Now in your case, EH, the odds of some spicy chat logs getting out and causing problems is low. Not zero, but pretty darn low. So the bigger issue here is: why are you holding on to them? As you say: you still have some feelings for J. Is this a way of holding onto the relationship, instead of letting it be part of your past? There’s nothing wrong with the occasional naughty trip down memory lane, but if this is a way of keeping the hope alive, even as they’re getting married… well, that’s not healthy. It may be good to interrogate your feelings on this and see if your desire to keep that validation and evidence of your past is exactly that, or the fig-leaf you use to justify keeping them.
The other question involves the ethics of having them in the first place. While it’s generally a good rule of thumb to assume that anything you send to another person is likely stored and archived somewhere, a lot of folks tend to assume that hot chats and sexting conversations are lost to the ether; hell, that’s part of the whole point of services like Snapchat. As far as violations of trust go, it’s pretty far down the list, but some folks might still feel weird about knowing that those records exist.
So with all of this in mind, here’s my guiding principle when it comes to things like nudes and sexy pics from past relationships: if you’re on good terms with your ex, ask what they’d prefer you do. Of course, in your case, EH, first you’re going to have to explain that you have them in the first place. Which is gonna be awkward. But honestly? I suspect this will cause more amusement than consternation.
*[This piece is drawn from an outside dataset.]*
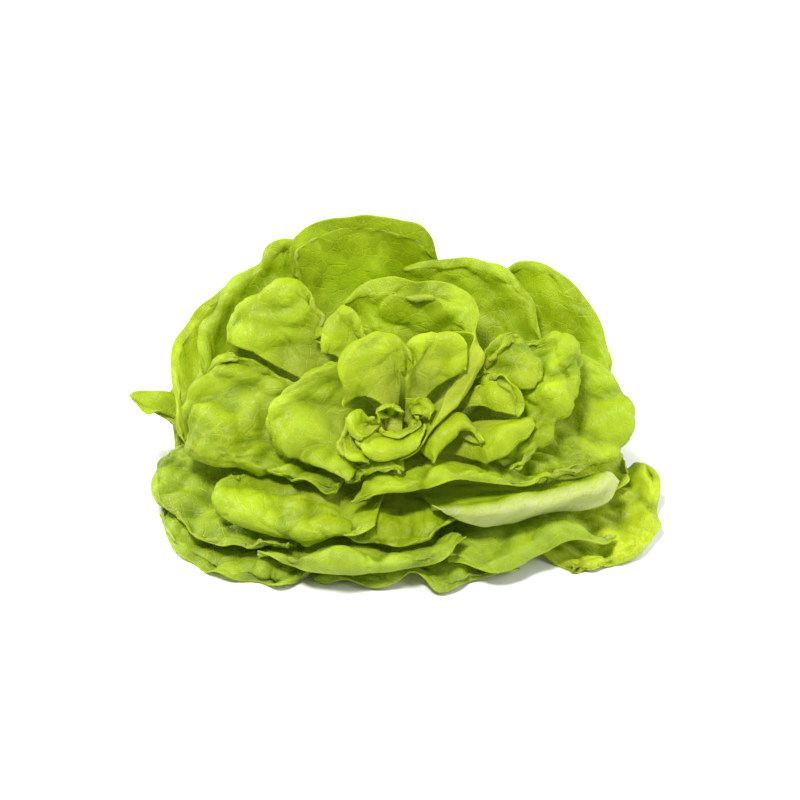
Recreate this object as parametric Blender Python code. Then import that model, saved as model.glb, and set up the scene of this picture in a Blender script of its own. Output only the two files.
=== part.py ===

Some people are cool with their exes – especially ones they’re still friendly with – keeping the pics. After all, just because the relationship ended doesn’t mean that you now hate that person and want to retcon the relationship into having never happened. Others may prefer that you’d delete them, if only to keep them from ending up on dodgy blogs and subreddits.
So, you don’t need to explain about how they give you validation or that they’re an artifact of your past. Just say “Hey, turns out I have logs of some of the chat sessions we had, would you prefer I delete them or is it ok if I save them?” and let them have the final say.
And as a general rule: if you aren’t in contact with your ex – it was a bad break-up, you never want to hear from them again or vice-versa – go ahead and securely delete them. It’s better all around to err on the side of “get rid of them” than it is to have trouble down the line.